Quimcy Dsouza

Personal information
- Full name: Quimcy Joaquim Dsouza
- Nationality: Indian
- Born: 2004 (age 21–22)

Sport
- Sport: Teqball

= Quimcy Dsouza =

Indian Teqball player

Quimcy Joaquim Dsouza (born 2004) is an Indian teqball player from Maharashtra. She represented India in the women's singles and mixed doubles event at the 2026 Asian Games in September 2026.

==Biogaphy==
Dsouza is born in Mumbai in 2004. As a 13 year old, she took up middle distance running but later shifted to football and represented the Maharashtra under-19 football team. She has a degree in sports management and works as a test engineer for a sports goods retailer.

Dsouza took up Teqball in 2022 and founded the Teqball Club of Bengaluru. She is a seven time national champion and was ranked as high as 24th in the world. She finished ninth in the 2026 Teqball World Championships in Romania.

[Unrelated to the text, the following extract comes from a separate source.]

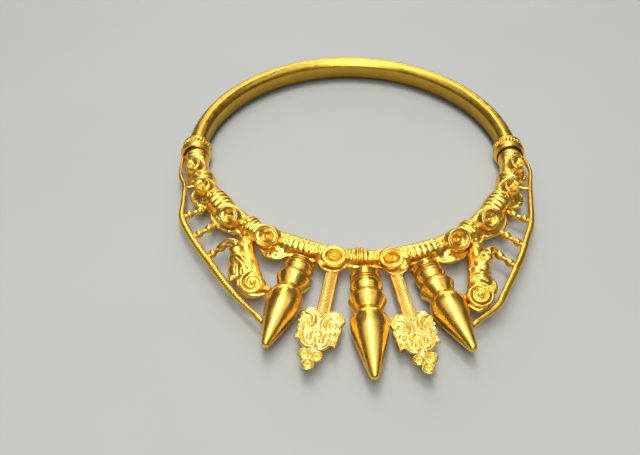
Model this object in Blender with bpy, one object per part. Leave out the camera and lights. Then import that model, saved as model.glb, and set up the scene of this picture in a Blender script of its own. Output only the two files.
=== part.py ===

Teqball made its debut at the Asian Games in the 2026 edition at Japan. She represented India in the women's singles and mixed doubles event, along with Mohammad Anas. In the first round of the women's singles event, she defeated the top-seed Yuina Sakamoto of Japan 2-1 (10-12, 12-11, 13-11) in her opening Group A match held at the Nagoya City Higashi Sports Center. In her second group match, she beat Koemyean DY of Cambodia 2-0 (12-9, 12-7) to qualify for the semifinal. In the semifinals, she lost to Sumaya of Indonesia 1-2 (12–7, 9–12, 7–12) and also lost the bronze medal play-off to Sakamoto of Japan 11-12, 11-12 and finished fourth.